こんにちは、静岡市葵区の弁護士浅野智裕です。
今回も働き方改革の話の続きです。働き方改革関連法案のなかの大きな改正にいわゆる「同一労働同一賃金」というものがあります。
「同一労働同一賃金」は、名称そのものが法律や規定であるわけではありません。いわゆるというのは一般的にそのように呼ばれることが多いからです。
同一労働同一賃金ガイドラインも正式な名前は「短時間・有期雇用労働者及び派遣労働者に対する不合理な待遇の禁止等に関する指針」と言われています。
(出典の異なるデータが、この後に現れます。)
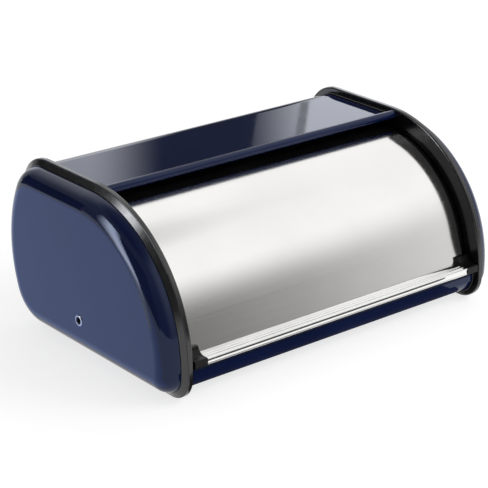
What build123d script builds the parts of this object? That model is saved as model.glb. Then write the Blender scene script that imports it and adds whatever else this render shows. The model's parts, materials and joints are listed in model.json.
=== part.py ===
"""Bread box with a roll-top lid.

Frame: millimetres, +X to the right, +Y to the back, +Z up. The origin is the middle of the
footprint, on the surface that the box stands on. The lid is at the front, towards -Y.
"""
import os
from math import atan2, cos, degrees, radians, sin, sqrt, tan

from build123d import *

os.makedirs("parts", exist_ok=True)

# Overall -------------------------------------------------------------------------------
SHEET = 0.8                     # painted steel and stainless sheet
OVERALL_WIDTH = 419.0           # over the heads of the two pivot rivets
HEIGHT = 175.0                  # over the rims, which the box also stands on
RIVET_HEAD = 0.9
END_FACE = OVERALL_WIDTH / 2 - RIVET_HEAD   # flat face of each domed end
RIM_X = 185.0                   # plane of each rim's crest

# End profile: a chain of tangent arcs in the YZ plane, drawn at the crest of the rims
FRONT_C, FRONT_R = (2.5, 34.0), 141.0
BACK_C, BACK_R = (-6.4, 85.5), 145.0
NOSE_R = 26.5                   # bottom front corner
HEEL_R = 52.0                   # bottom back corner
SHOULDER_R = 43.0               # top back corner

# Rim trim, by distance from the crest plane and by depth inside the crest
BEAD_HALF = 2.8
BEAD_ROUND, BEAD_EDGE = 1.6, 0.8   # inboard and outboard; leaves a 3.2 mm flat along the crest
BEAD_DEPTH = 7.0
FLANK_DEPTH, FLANK_WIDTH = 1.0, 6.5
FLANK_DROP, FLANK_RUN = 5.2, 3.5   # slope of the flank, down to a thin lip over the dome
WALL_DEPTH, WALL_THICK = 22.0, 1.5
LIP_DEPTH, LIP_WIDTH = 5.3, 3.2
LIP_FRONT_Y = 3.0               # the lip over the skin stops here, behind the rolled edge

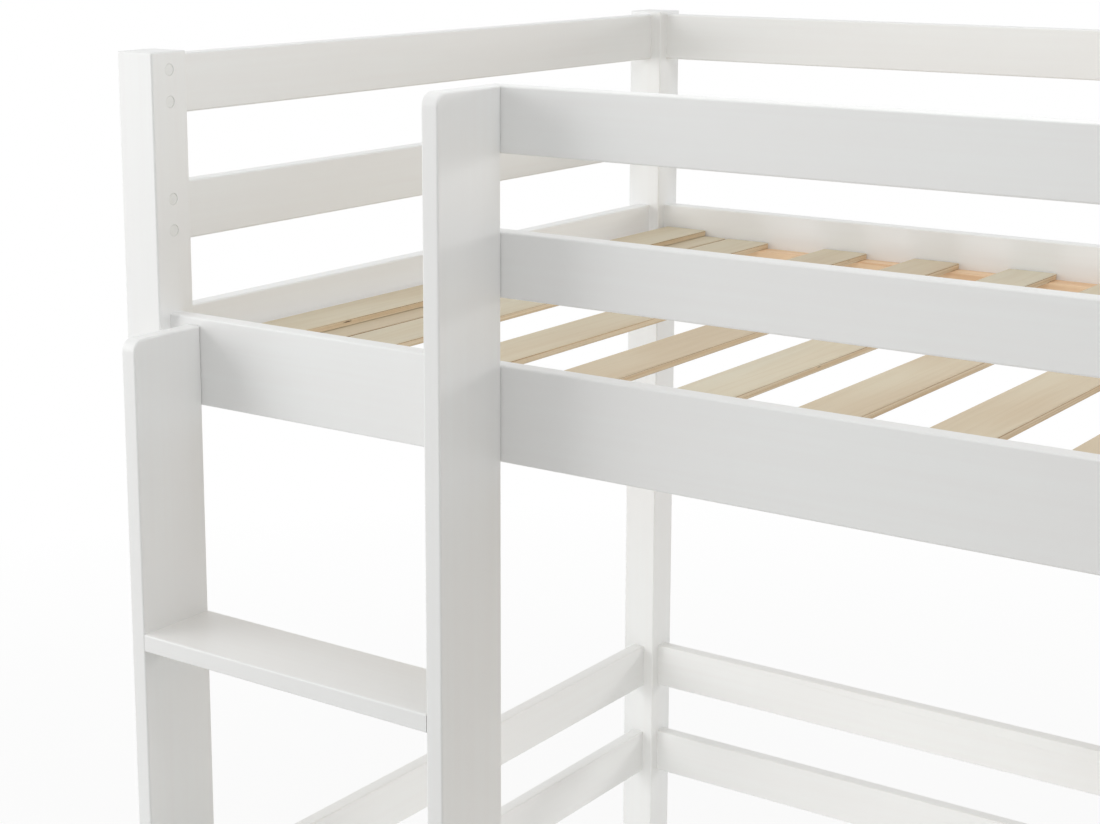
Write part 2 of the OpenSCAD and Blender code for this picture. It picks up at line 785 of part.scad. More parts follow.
// The eight places where end rails meet posts: [inner face x, into post, rail face y, away from the rail]
cam_columns = [
    [post_width, -1, post_width, -1], [right_post_x, 1, post_width, -1],
    [post_width, -1, back_post_y, 1], [right_post_x, 1, back_post_y, 1]
];
cap_recess = 0.3;
cap_bevel = 0.4;
cam_gap = cap_recess + cap_thickness;

// Cam body in the post, with a pocket for its pin
module cam_fittings() {
    color(zinc_grey) for (c = cam_columns, z = cam_heights) {
        cam_y = c[2] + c[3] * post_centre;
        difference() {
            point_along_x(c[0] + c[1] * cam_gap, cam_y, z, c[1])
                cylinder(r = cam_radius, h = cam_depth - cam_gap);
            point_along_y(c[0] + c[1] * post_centre, cam_y, z, -c[3])
                cylinder(r = cam_pin_radius + snug_clearance, h = cam_diameter);
        }
    }
}

module cam_pins() {
    color(zinc_grey) for (c = cam_columns, z = cam_heights)
        point_along_y(c[0] + c[1] * post_centre, c[2] + c[3] * post_centre, z, -c[3])
            cylinder(r = cam_pin_radius, h = post_centre + cam_pin_embed);
}

// Caps that close the cam bores, just below the post's face, with a bevelled rim
module cam_caps() {
    color(paint_white) for (c = cam_columns, z = cam_heights)
        point_along_x(c[0] + c[1] * cap_recess, c[2] + c[3] * post_centre, z, c[1]) {
            cylinder(r1 = cam_radius - cap_bevel, r2 = cam_radius, h = cap_bevel);
            translate([0, 0, cap_bevel]) cylinder(r = cam_radius, h = cap_thickness - cap_bevel);
        }
}

module tread_dowels() {
    dowel_slack = 1;
    length = dowel_in_stile + dowel_in_tread - 2 * dowel_slack;
    color(beech_tan) for (i = [1:tread_count], row = dowel_rows) {
        z = i * tread_pitch - board_thickness / 2;
        point_along_x(tread_x - dowel_in_stile + dowel_slack, stile_y + row, z, 1)
            cylinder(r = dowel_radius, h = length);
        point_along_x(right_stile_x + dowel_in_stile - dowel_slack, stile_y + row, z, -1)
            cylinder(r = dowel_radius, h = length);
    }
}

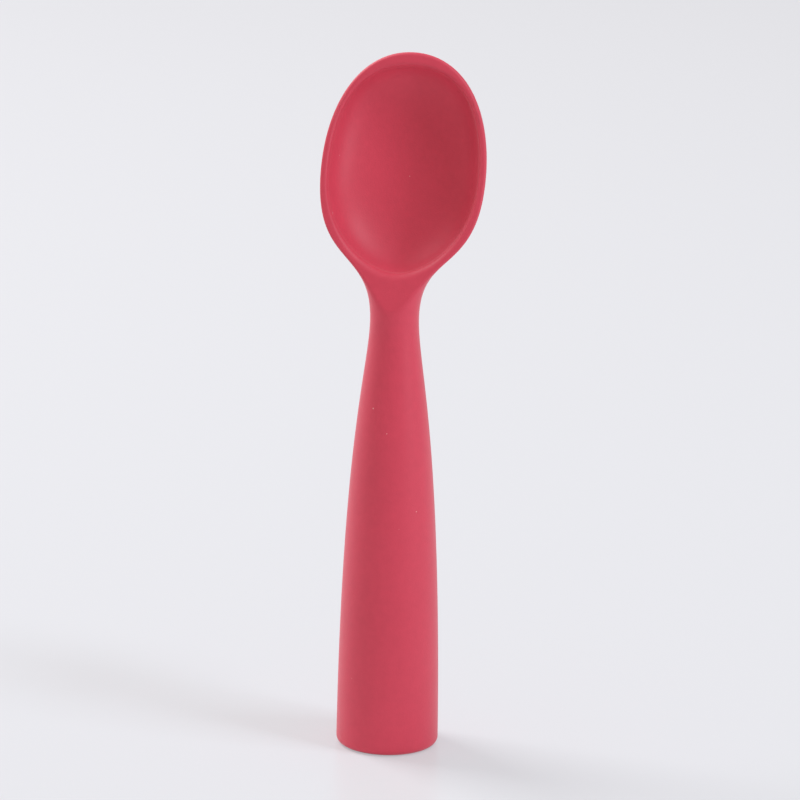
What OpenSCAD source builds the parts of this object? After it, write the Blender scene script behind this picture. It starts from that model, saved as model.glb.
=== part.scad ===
// Baby spoon that stands on the flat end of its grip: a soft over-mould on a stiff core.
// The foot's centre is the origin, +Z runs up the grip, and the dish faces -Y.

/* [Grip] */
// Height of the grip from the foot to the thinnest point of the neck
neck_h = 70; // [62:0.5:80]
// Diameter of the foot
foot_d = 16.3; // [14.5:0.1:18]
// Radius of the rounded edge round the foot
foot_round = 1; // [0.5:0.1:1.6]
// Diameter of the neck, where the grip is thinnest
neck_d = 7.7; // [7.2:0.1:9]
// Height at which the grip's swell starts to run in, as a share of the neck's height
swell_height_share = 0.74; // [0.6:0.01:0.8]
// Width of the swell there, as a share of the foot's diameter
swell_width_share = 0.966; // [0.94:0.001:1]
// Length of the straight run into the neck, as a share of the neck's height
neck_run_share = 0.115; // [0.08:0.005:0.16]

/* [Bowl] */
// Height of the bowl from the thinnest point of the neck to the tip
bowl_l = 40; // [34:0.5:46]
// Width of the bowl across its rim
bowl_w = 26.3; // [24:0.1:29]
// Place of the widest part, as a share of the bowl's height
bowl_mid_share = 0.555; // [0.5:0.005:0.6]
// Backward lean of the flat rim, in degrees
rim_lean = 24; // [20:0.5:27]
// Height above the thinnest point of the neck at which the flat rim starts on its front
crease_up = 2; // [1.4:0.1:2.6]
// How far behind the flat rim the bowl is widest
edge_back = 0.25; // [0.15:0.05:0.4]
// Thickness of the bowl's wall behind the deepest point of the dish
bowl_floor_t = 1.7; // [1.4:0.1:2.4]
// Slope of the bowl's back at its widest, as a share of the rim's slope
back_slope_share = 0.853; // [0.8:0.001:0.95]
// Thickness of the tip's rounded lip, taken straight back
lip_t = 3.2; // [2.6:0.1:3.8]

/* [Dish] */
// Depth of the dish below the rim
dish_depth = 6.6; // [6:0.1:6.9]
// Width of the rim at the two sides
rim_side_w = 1.15; // [1:0.05:1.6]
// Width of the rim at the tip
rim_tip_w = 2; // [1.6:0.1:2.6]
// Distance along the flat rim from the crease to the dish
dish_start = 6.3; // [5.8:0.1:7.5]

/* [Core] */
// Over-mould between the core and the outside at the neck
neck_skin = 1.6; // [1.3:0.05:1.8]
// Over-mould outside the core's collars
grip_skin = 2.6; // [2:0.1:3.2]
// Diameter of the core's stem at its flange
stem_d = 6.8; // [6:0.1:7.6]
// Diameter of the flange at the core's lower end
flange_d = 11.6; // [11:0.1:12]
// Thickness of the flange
flange_t = 2; // [1.4:0.1:3]
// Thickness of each locking collar
collar_t = 1.6; // [1.2:0.1:2.4]
// Width of the holes that the over-mould flows through, as a share of the flange round the stem
flow_share = 0.7; // [0.5:0.05:0.8]
// Width of the tongue's round end in the root of the bowl
tongue_w = 5.2; // [4.6:0.1:5.6]
// Width of the tongue where it leaves the stem
tongue_root_w = 3.4; // [3:0.1:3.8]
// Width of the hole in that round end, as a share of the end's own width
tongue_hole_share = 0.33; // [0.25:0.01:0.4]
// Thickness of the tongue
tongue_t = 1.8; // [1.4:0.1:2.2]
// Length of the tongue from inside the stem to the middle of its round end
tongue_l = 7.4; // [7:0.1:7.6]

/* [Base plug] */
// Diameter of the plug's head
plug_d = 6; // [5.4:0.1:6.4]
// Thickness of the plug's head
plug_t = 1.8; // [1.4:0.1:2.4]
// Diameter of the plug's stem
plug_stem_d = 3.6; // [3:0.1:4]
// Length of the plug's stem
plug_stem_l = 5; // [4:0.5:8]

/* [Hidden] */

// Counts
sides = 60;
grip_rings = 22;
root_rings = 16;
cup_rings = 17;
round_rings = 4;
dish_rings = 13;
$fn = 48;

// Extra length on every cutter
overrun = 1;

// A right angle, in degrees
quarter = 90;

foot_r = foot_d / 2;
neck_r = neck_d / 2;
bowl_r = bowl_w / 2;
tip_h = neck_h + bowl_l;
bowl_mid_h = neck_h + bowl_l * bowl_mid_share;
crease_h = neck_h + crease_up;

// Shares chosen by eye from the outline: how far each handle of a curve reaches, and smaller places
root_low_share = 0.53;
root_high_share = 0.655;
cup_side_share = 0.56;
cup_tip_share = 0.63;
back_tip_share = 0.8;
dish_foot_share = 0.32;
dish_side_share = 0.7;
dish_tip_share = 0.65;
dish_fullness = 2.1;
blend_share = 0.4;
core_top_share = 0.5;
tongue_lean_share = 0.25;

// The rim plane meets the neck's front here and leans back above it
function rim_y(z) = -neck_r + (z - crease_h) * tan(rim_lean);

// The widest line of each section runs on the grip's axis and bends over to just behind the rim plane
blend_r = neck_r * blend_share;
function edge_y(z) = rim_y(z) + edge_back;
function mid_y(z) =
    edge_y(z) < -blend_r ? 0 :
    edge_y(z) > blend_r ? edge_y(z) :
    pow(edge_y(z) + blend_r, 2) / (4 * blend_r);

// Cubic curve through a and d with the handles b and c
function cubic(a, b, c, d, t) =
    a * pow(1 - t, 3) + 3 * b * t * pow(1 - t, 2) + 3 * c * t * t * (1 - t) + d * pow(t, 3);

// A section is [height, half width, y of the widest line, y of the back, depth of the front]
function grip_height(t) = cubic(0, neck_h * swell_height_share, neck_h * (1 - neck_run_share), neck_h, t);
function grip_radius(t) = cubic(foot_r, foot_r * swell_width_share, neck_r, neck_r, t);
function grip_section(t) =
    let (z = grip_height(t), r = grip_radius(t))
    [z, r, 0, r, r];

// The bowl's back at its widest: its distance behind the grip's axis and its slope
bowl_back = rim_y(bowl_mid_h) + (dish_depth + bowl_floor_t) / cos(rim_lean);
back_slope = tan(rim_lean) * back_slope_share;

root_l = bowl_mid_h - neck_h;
function root_height(t) =
    cubic(neck_h, neck_h + root_l * root_low_share, bowl_mid_h - root_l * root_high_share, bowl_mid_h, t);
function root_section(t) =
    let (z = root_height(t))
    [
        z,
        cubic(neck_r, neck_r, bowl_r, bowl_r, t),
        mid_y(z),
        cubic(neck_r, neck_r, bowl_back - back_slope * root_l * root_high_share, bowl_back, t),
        neck_r
    ];

cup_l = tip_h - bowl_mid_h;
function cup_section(t) =
    let (z = cubic(bowl_mid_h, bowl_mid_h + cup_l * cup_side_share, tip_h, tip_h, t))
    [
        z,
        cubic(bowl_r, bowl_r, bowl_r * cup_tip_share, 0, t),
        mid_y(z),
        cubic(bowl_back, bowl_back + back_slope * cup_l * cup_side_share,
            mid_y(tip_h) + lip_t * back_tip_share, mid_y(tip_h), t),
        cubic(neck_r, neck_r, neck_r * cup_tip_share, 0, t)
    ];

// The rounded edge of the foot, as a quarter circle inside the grip's first ring
function round_section(a) =
    let (r = foot_r - foot_round * (1 - sin(a)))
    [foot_round * (1 - cos(a)), r, 0, r, r];

first_t = 0.012;
sections = concat(
    [for (i = [0 : round_rings - 1]) round_section(quarter * i / round_rings)],
    [for (i = [0 : grip_rings]) grip_section(first_t + (1 - first_t) * i / grip_rings)],
    [for (i = [1 : root_rings]) root_section(i / root_rings)],
    [for (i = [1 : cup_rings - 1]) cup_section(i / cup_rings)]
);

// Points of one section, right side first and round by the back
function ring(s) = [
    for (k = [0 : sides - 1])
        let (a = 360 * k / sides, depth = sin(a) > 0 ? s[3] - s[2] : s[4])
        [s[1] * cos(a), s[2] + depth * sin(a), s[0]]
];

// Triangles between two rings of equal count that start at points p and q
function band(p, q, n) = [
    for (k = [0 : n - 1])
        let (m = (k + 1) % n)
        each [[p + k, q + k, q + m], [p + k, q + m, p + m]]
];

// The whole outer form before the front is cut flat and the dish is sunk
module blank() {
    count = len(sections);
    tip = count * sides;
    polyhedron(
        points = concat([for (s = sections) each ring(s)], [[0, mid_y(tip_h), tip_h]]),
        faces = concat(
            [[for (k = [0 : sides - 1]) k]],
            [for (i = [0 : count - 2]) each band(i * sides, (i + 1) * sides, sides)],
            [for (k = [0 : sides - 1]) [
                (count - 1) * sides + k,
                tip,
                (count - 1) * sides + (k + 1) % sides
            ]]
        ),
        convexity = 6
    );
}

// Puts what is drawn flat on the rim plane: y runs from the crease to the tip, +z out of the front
module on_rim() {
    translate([0, -neck_r, crease_h])
        rotate([quarter - rim_lean, 0, 0])
            children();
}

// Length of the rim plane from the crease to the tip
rim_l = (tip_h - crease_h) / cos(rim_lean);

module front_cutter() {
    on_rim()
        translate([-bowl_w, -overrun, 0])
            cube([bowl_w * 2, rim_l + bowl_w, bowl_w * 2]);
}

// The dish's mouth: two cubic curves from its lower end round its widest part to the tip
dish_r = bowl_r - rim_side_w;
dish_end = rim_l - rim_tip_w;
dish_mid = (bowl_mid_h - crease_h) / cos(rim_lean);
function dish_mouth(a) =
    let (t = a <= quarter ? a / quarter : a / quarter - 1)
    a <= quarter
        ? [
            cubic(0, dish_r * dish_foot_share, dish_r, dish_r, t),
            cubic(dish_start, dish_start, dish_mid - (dish_mid - dish_start) * dish_side_share, dish_mid, t)
        ]
        : [
            cubic(dish_r, dish_r, dish_r * dish_tip_share, 0, t),
            cubic(dish_mid, dish_mid + (dish_end - dish_mid) * dish_tip_share, dish_end, dish_end, t)
        ];

// One ring of the dish: the mouth drawn in towards the deepest point
function dish_ring(in_share, depth) = [
    for (k = [0 : sides - 1])
        let (
            a = 360 * k / sides,
            p = a <= 180 ? dish_mouth(a) : dish_mouth(360 - a),
            side = a <= 180 ? -1 : 1
        )
        [side * p[0] * in_share, dish_mid + (p[1] - dish_mid) * in_share, -depth]
];

// The hollow of the bowl as a solid, with its mouth run out past the rim
module dish() {
    steps = [for (i = [0 : dish_rings - 1]) quarter * i / dish_rings];
    rings = concat(
        [dish_ring(1, -overrun)],
        [
            for (a = steps)
                dish_ring(pow(cos(a), 2 / dish_fullness), dish_depth * pow(sin(a), 2 / dish_fullness))
        ]
    );
    count = len(rings);
    floor_point = count * sides;
    on_rim()
        polyhedron(
            points = concat([for (r = rings) each r], [[0, dish_mid, -dish_depth]]),
            faces = concat(
                [[for (k = [0 : sides - 1]) k]],
                [for (i = [0 : count - 2]) each band(i * sides, (i + 1) * sides, sides)],
                [for (k = [0 : sides - 1]) [
                    (count - 1) * sides + k,
                    floor_point,
                    (count - 1) * sides + (k + 1) % sides
                ]]
            ),
            convexity = 4
        );
}

// Heights and radii of the core, worked out from the grip round it
core_base = plug_t;
core_neck_r = neck_r - neck_skin;
core_top = neck_h - neck_r * core_top_share;
collar_height_shares = [0.24, 0.42, 0.6];
function grip_t(z, low, high, n) =
    n == 0 ? low : grip_height((low + high) / 2) > z
        ? grip_t(z, low, (low + high) / 2, n - 1)
        : grip_t(z, (low + high) / 2, high, n - 1);
function collar_radius(z) = grip_radius(grip_t(z, 0, 1, 24)) - grip_skin;

// Stiff core: flange, tapered stem with locking collars, and the tongue in the bowl's root
module core_body() {
    // Stem
    rotate_extrude()
        polygon([
            [0, core_base],
            [stem_d / 2, core_base],
            [core_neck_r, neck_h * collar_height_shares[2]],
            [core_neck_r, core_top],
            [0, core_top]
        ]);
    translate([0, 0, core_base])
        cylinder(d = flange_d, h = flange_t);
    for (share = collar_height_shares)
        translate([0, 0, neck_h * share])
            cylinder(r = collar_radius(neck_h * share + collar_t), h = collar_t);
    tongue();
}

// Flat tongue that leans back a little, towards the middle of the bowl's root, and ends in a round
module tongue() {
    translate([0, 0, core_top - core_neck_r])
        rotate([quarter - rim_lean * tongue_lean_share, 0, 0])
            translate([0, 0, -tongue_t / 2])
                linear_extrude(tongue_t) {
                    translate([-tongue_root_w / 2, 0])
                        square([tongue_root_w, tongue_l]);
                    translate([0, tongue_l])
                        circle(d = tongue_w);
                }
}

module tongue_hole() {
    translate([0, 0, core_top - core_neck_r])
        rotate([quarter - rim_lean * tongue_lean_share, 0, 0])
            translate([0, tongue_l, -tongue_t])
                cylinder(d = tongue_w * tongue_hole_share, h = tongue_t * 2);
}

// Size and places of the flow holes round the flange
flow_count = 4;
flow_d = (flange_d - stem_d) / 2 * flow_share;
flow_ring_r = (flange_d / 2 + stem_d / 2) / 2;

module core() {
    color("ghostwhite")
        difference() {
            core_body();
            for (k = [0 : flow_count - 1])
                rotate(360 * k / flow_count)
                    translate([flow_ring_r, 0, core_base - overrun])
                        cylinder(d = flow_d, h = flange_t + 2 * overrun);
            tongue_hole();
            // Socket for the plug's stem
            translate([0, 0, core_base - overrun])
                cylinder(d = plug_stem_d, h = plug_stem_l + overrun);
        }
}

module over_mould() {
    color([0.78, 0.28, 0.34])
        difference() {
            blank();
            front_cutter();
            dish();
            core();
            // Round opening in the foot, where the plug's head sits
            translate([0, 0, -overrun])
                cylinder(d = plug_d, h = plug_t + overrun);
            // Socket room, so that no silicone is left inside the core
            translate([0, 0, plug_t - overrun])
                cylinder(d = plug_stem_d, h = plug_stem_l + overrun);
        }
}

module base_plug() {
    color([0.74, 0.25, 0.31]) {
        cylinder(d = plug_d, h = plug_t);
        cylinder(d = plug_stem_d, h = plug_t + plug_stem_l);
    }
}

over_mould();
core();
base_plug();
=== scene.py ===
import bpy
import math
import numpy as np
from mathutils import Matrix


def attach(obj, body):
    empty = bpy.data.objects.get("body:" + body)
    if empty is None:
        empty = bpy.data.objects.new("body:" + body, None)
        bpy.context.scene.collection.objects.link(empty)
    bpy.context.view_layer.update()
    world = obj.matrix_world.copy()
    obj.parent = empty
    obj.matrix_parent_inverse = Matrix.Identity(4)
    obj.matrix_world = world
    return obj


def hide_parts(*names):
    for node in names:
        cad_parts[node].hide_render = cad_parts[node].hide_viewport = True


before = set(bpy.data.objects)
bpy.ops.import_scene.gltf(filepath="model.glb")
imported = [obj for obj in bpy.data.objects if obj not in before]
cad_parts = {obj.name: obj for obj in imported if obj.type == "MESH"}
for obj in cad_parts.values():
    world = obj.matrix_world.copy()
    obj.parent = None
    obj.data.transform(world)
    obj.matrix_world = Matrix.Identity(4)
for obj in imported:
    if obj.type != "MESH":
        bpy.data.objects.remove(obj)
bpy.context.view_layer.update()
metres = 0.001   # the settings below are in millimetres
print("frame loaded:", sorted(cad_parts))


# shader maths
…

法律の名前も「短時間労働者及び有期雇用労働者の雇用管理の改善等に関する法律」となっています。以前から短時間労働者の同様の法律がありましたが、今回は有期雇用労働者も追加されました。
法律の目的としては「短時間・有期雇用労働者について、~通常の労働者との均衡のとれた待遇の確保等を図ることを通じて短時間・有期雇用労働者がその有する能力を有効に発揮することができるようにし、もってその福祉の増進を図」ることにあります(1条)
大雑把に言えば正社員と正社員以外の従業員との不合理な待遇の差別を禁止するものです。
この差別の禁止の内容として主に以下の2つがあります。
- 均等待遇規定
職務内容・職務内容、配置の変更範囲が同じ場合は差別的取り扱いを禁止するものです。これは改正以前にもパートタイム労働者にありましたが、今般の改正で有期雇用労働者も同様に取り扱うことになりました。
- 均衡待遇規定
職務内容・職務内容、配置の変更範囲、その他の事情を考慮して不合理な待遇差を禁止するものです。この規定は以前からありましたが、今般の改正では待遇差について、指針が定められました。
ちなみにガイドラインはこちらから見れます。
https://www.mhlw.go.jp/stf/seisakunitsuite/bunya/0000190591.html
厚生労働省HPより引用
以上の2つが主なものになります。
また重要なものにパートタイム労働者、有期雇用労働者は、雇用主に待遇差について説明を求めることができ、雇用主は説明する義務を負います。
これらの改正の施行は2020年4月1日、中小企業への適用は2021年4月1日になります。まだ1年以上ありますが、各会社も施行に向けて準備が必要になると思います。